Julie Metcalf, the food and nutrition services director for Montgomery County Schools, said she’s glad the sodium levels remained the same. “I think where we are now, I think everything’s working fine,” she said.

Metcalf, who is the association’s public policy and legislation chair, said her district did some taste testing with students last year to see what new foods they liked. “Some of those items are on the menu this year.”

What students want
One area hasn’t changed within the new administration: Students are required to take a vegetable and fruit during lunch. That sometimes leads to food being thrown into the trash.

“We have quite a bit of waste,” said Carrie Sewell, kitchen manager for West Irvine Intermediate in Estill County. “Some days they have to take vegetables and they don’t want vegetables. At breakfast they have to take fruit, they don’t want fruit. They just want their cereal and toast or their pancake … that type of thing. They don’t want all that extra. We do have quite a bit of waste but not as bad as when it first started.”

Sewell said her district has learned what foods students like best and try to just use those items on the menu “to cut down on waste as much as we can.”

She said it’s harder meeting the federal guidelines at breakfast because there aren’t as many breakfast items to include on the menu. “The children will come out in droves for a bacon, egg and cheese biscuit but we cannot get one now that will meet the sodium guideline,” she said.

The vegetable and fruit requirement isn’t an issue for all students. West Irvine Intermediate fifth-grade student Haley Hall said she likes the school’s chicken nuggets and pizza, and “I really like their green beans.”

Reimbursements
Ellnor said the school food and nutrition industry needs to be cautious going forward because if a district’s food service account goes into the red, the general fund has to bail it out.

“What we’ve seen in a lot of schools in Kentucky is where they’ve tried to implement some of these guidelines and the food goes into the trash rather than getting consumed and that’s what you don’t want to see is tax dollars going into the trash,” he said.

“The takeaway that most school board association members need to understand is they need to have a healthy food service account and the kids have to like what they eat and it has to be flavorful and it has to be healthy. We have to do it all. We don’t get to pick one or the other.”

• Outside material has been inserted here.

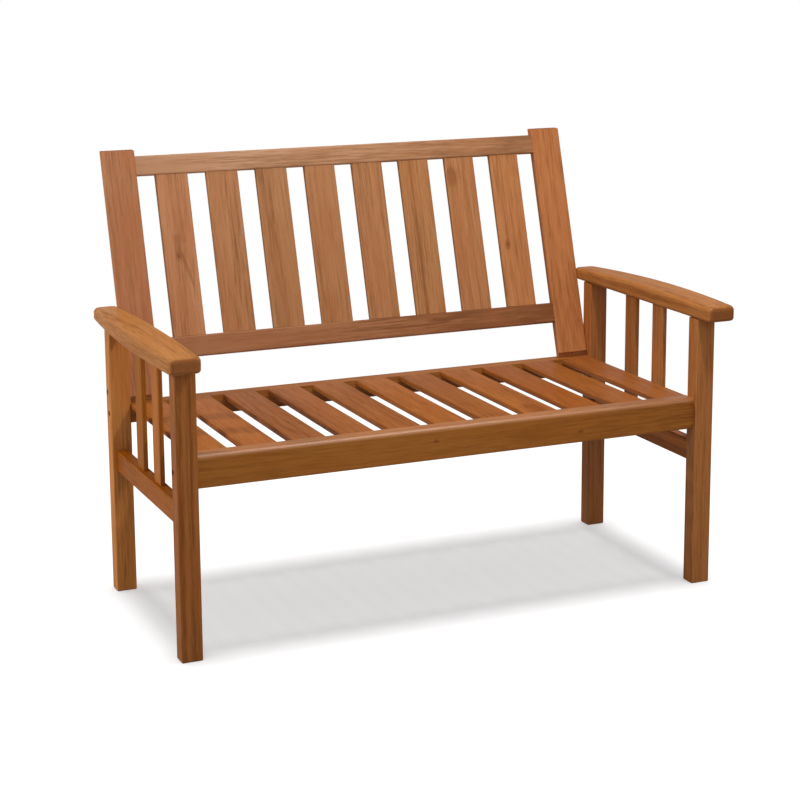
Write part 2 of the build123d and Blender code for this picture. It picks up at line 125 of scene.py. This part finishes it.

The federal reimbursement from the USDA in the National School Lunch Program is based on the number of reimbursable meals served.

“Every time a child doesn’t eat with us, that’s money that we lose in reimbursement,” Puckett said. “We definitely want our students to eat with us and that’s why, not just me but I know all of us directors are constantly looking at our menu – what can we do to make the menu better … because we want them to eat with us.”